I won’t do it, of course.

Instead I am going to fill it through work, and by sharing the events and emotions that caused me so much fear, that brought me harm, that made me strong, and that over time allowed me to realize that I didn’t have to be anything more than me, and that being me, being human, being real, and being my absolutely imperfect self, was quite all right.

It’s funny. My mother never wanted me to write a memoir. She was adamant about that. It took me a while after her death to realize that this was an extension of the shame she had carried through her entire life, the insidious fear she had that people would find out about her secret. But I saw her in a different light. To me, she was an amazing woman, something I hope my daughter will one day be able to say about me—and if not amazing, I want her to at least be able to say that I tried.

For those reasons, I need to write this book.

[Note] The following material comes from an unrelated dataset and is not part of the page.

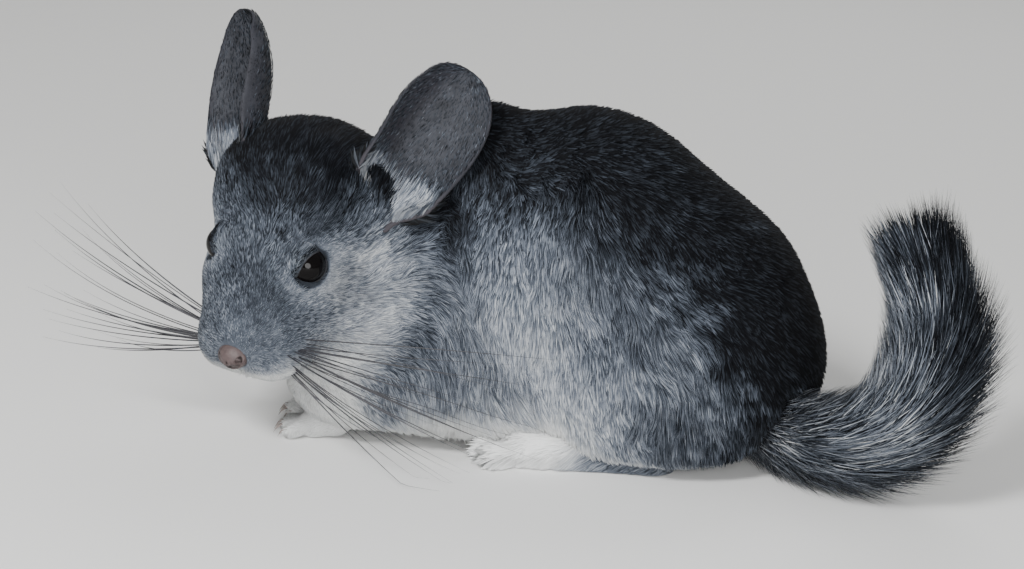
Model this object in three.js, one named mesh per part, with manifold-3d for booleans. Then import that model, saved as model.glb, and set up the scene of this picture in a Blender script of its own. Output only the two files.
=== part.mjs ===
// A chinchilla, life size, crouched at rest: the body side on, the head turned to its left and lowered,
// and the bushy tail laid out behind it and curled up. Millimetres, +Z up, resting on z = 0.
// The body points along -X and its left side is towards -Y. All sizes have the coat on.
import * as THREE from "three";
import { mergeVertices } from "three/addons/utils/BufferGeometryUtils.js";
import Module from "manifold-3d";

const wasm = await Module();
wasm.setup();

// Driving sizes.
const BODY_LENGTH = 150; // chest to rump
const BODY_WIDTH = 104;
const BODY_HEIGHT = 113;
const HEAD_LENGTH = 74; // nose to nape
const HEAD_WIDTH = 60;
const HEAD_TURN = 62; // degrees from the body's line towards its left
const HEAD_DROP = 31; // degrees that the face is lowered
const HEAD_LEAN = 3; // degrees that its left side is lower
const EYE_RADIUS = 6.2;
const EAR_LENGTH = 49;
const EAR_WIDTH = 38;
const EAR_THICKNESS = 1.2;
const EAR_SUNK = 9; // of its base, inside the coat
const NOSE_WIDTH = 10;
const WHISKER_COUNT = 11; // on each side
const WHISKER_LENGTH = 95;
const WHISKER_THICKNESS = 0.6;
const TAIL_CORE_RADIUS = 8;
const TAIL_BRUSH_RADIUS = 18;
const TAIL_FAN = 0.4; // more on the outer side of its curl
const LOCK_TIERS = 10; // rows of locks along the tail
const LOCKS_IN_TIER = 6;
const LOCK_LENGTH = 27;
const LOCK_WIDTH = 11.5;
const LOCK_DEPTH = 3;
const HIND_FOOT_LENGTH = 56;
const FOREPAW_LENGTH = 17;
const GAP = 0.3; // left between pieces that touch
const BELLY_CLEARANCE = 1.5; // of the coat above the floor

const vec = (x, y, z) => new THREE.Vector3(x, y, z);
const rad = THREE.MathUtils.degToRad;
const lerp = THREE.MathUtils.lerp;
const SIDES = { left: 1, right: -1 };

let seed = 37;
function random() {
  seed = (seed * 16807) % 2147483647;
  return seed / 2147483647;
}
const vary = (value, share) => value * (1 + share * (2 * random() - 1));

// Soft forms, as distance fields: below zero inside.

function egg(centre, radii, turn = new THREE.Quaternion()) {
  const back = turn.clone().invert();
  const local = vec();
  const near = vec();
  const slope = vec();
  return (point) => {
    local.copy(point).sub(centre).applyQuaternion(back);
    near.copy(local).divide(radii);
    slope.copy(near).divide(radii);
    const reach = near.length();
    return reach < 1e-6 ? -radii.x : (reach * (reach - 1)) / slope.length();
  };
}

function limb(from, to, fromRadius, toRadius) {
  const along = to.clone().sub(from);
  const size = along.lengthSq();
  const local = vec();
  return (point) => {
    local.copy(point).sub(from);
    const share = THREE.MathUtils.clamp(local.dot(along) / size, 0, 1);
    return local.addScaledVector(along, -share).length() - lerp(fromRadius, toRadius, share);
  };
}

const fillet = (a, b, width) => (Math.max(width - Math.abs(a - b), 0) ** 2 / width) / 4;

// Joins forms with a soft fillet of about the given width.
const melt = (width, ...forms) => (point) =>
  forms.map((form) => form(point)).reduce((a, b) => Math.min(a, b) - fillet(a, b, width));

// Presses a form flat where it would go below a level.
const restOn = (level, width, form) => (point) => {
  const inside = form(point);
  const below = level - point.z;
  return Math.max(inside, below) + fillet(inside, below, width);
};

const grown = (form, by) => (point) => form(point) - by;

// Solids.

function solidOf(geometry) {
  const bare = geometry.clone();
  for (const name of Object.keys(bare.attributes)) {
    if (name !== "position") bare.deleteAttribute(name);
  }
  const merged = mergeVertices(bare, 1e-4);
  return new wasm.Manifold(
    new wasm.Mesh({
      numProp: 3,
      vertProperties: new Float32Array(merged.attributes.position.array),
      triVerts: new Uint32Array(merged.index.array),
    }),
  );
}

const join = (solids) => solids.reduce((all, solid) => all.add(solid));
const cut = (solid, ...tools) => tools.reduce((left, tool) => left.subtract(tool), solid);

// Where a ray that comes in from outside first meets a form.
function touch(form, centre, ray, reach) {
  const point = vec();
  let far = reach;
  let away = 1;
  while (far > 1 && away > 0.01) {
    point.copy(centre).addScaledVector(ray, far);
    away = form(point);
    far -= Math.max(away * 0.5, 0.004);
  }
  return point;
}

// Draws a ball's points in along their rays until they meet a form, which gives one closed skin.
function wrap(centre, detail, form, reach) {
  const ball = new THREE.IcosahedronGeometry(1, detail);
  const places = ball.attributes.position;
  const ray = vec();
  for (let i = 0; i < places.count; i++) {
    ray.fromBufferAttribute(places, i).normalize();
    const point = touch(form, centre, ray, reach);
    places.setXYZ(i, point.x, point.y, point.z);
  }
  return solidOf(ball);
}

// An oval ball, for cutting and for small pads.
function ball(centre, radii, turn = new THREE.Quaternion(), sides = 14) {
  return solidOf(
    new THREE.SphereGeometry(1, sides, Math.round(sides / 2))
      .scale(radii.x, radii.y, radii.z)
      .applyQuaternion(turn)
      .translate(centre.x, centre.y, centre.z),
  );
}

// All that lies beyond a plane, on the side its normal points to, as far as the part needs.
function beyond(point, normal) {
  const size = 400;
  const way = normal.clone().normalize();
  const turn = new THREE.Quaternion().setFromUnitVectors(vec(0, 0, 1), way);
  const centre = point.clone().addScaledVector(way, size / 2);
  const block = new THREE.BoxGeometry(size, size, size).applyQuaternion(turn);
  return solidOf(block.translate(centre.x, centre.y, centre.z));
}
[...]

As you’ll see, it hasn’t been easy, and it still isn’t. I feel guilty about my intellectually handicapped brother living in a facility for adults with special needs, and I’m dealing with a situation of elder abuse with my father. In general, though, I have tried. For the most part, too, I think I have gotten to a really good place. Along the way, I have learned some important lessons, gained some wisdom, and discovered that, while I may not really be the grooviest girl on campus, I am a lot stronger than I ever thought. When people come to my house, they look around at what I hope seems like a comfortable, cozy family home and invariably ask if I have any memorabilia lying around. None of the magazine covers, photos, or gold albums are displayed. Except for a few dolls and stuffed animals I had as a child and a small music box that belonged to my mother, everything has been packed in boxes and in storage for years.

This book is my way of finally unpacking those boxes. My mother’s sentiments aside, I am looking forward to sharing the things that have been locked away about her and the rest of my family, about myself, and, yes, even about Marcia and the rest of the Brady bunch.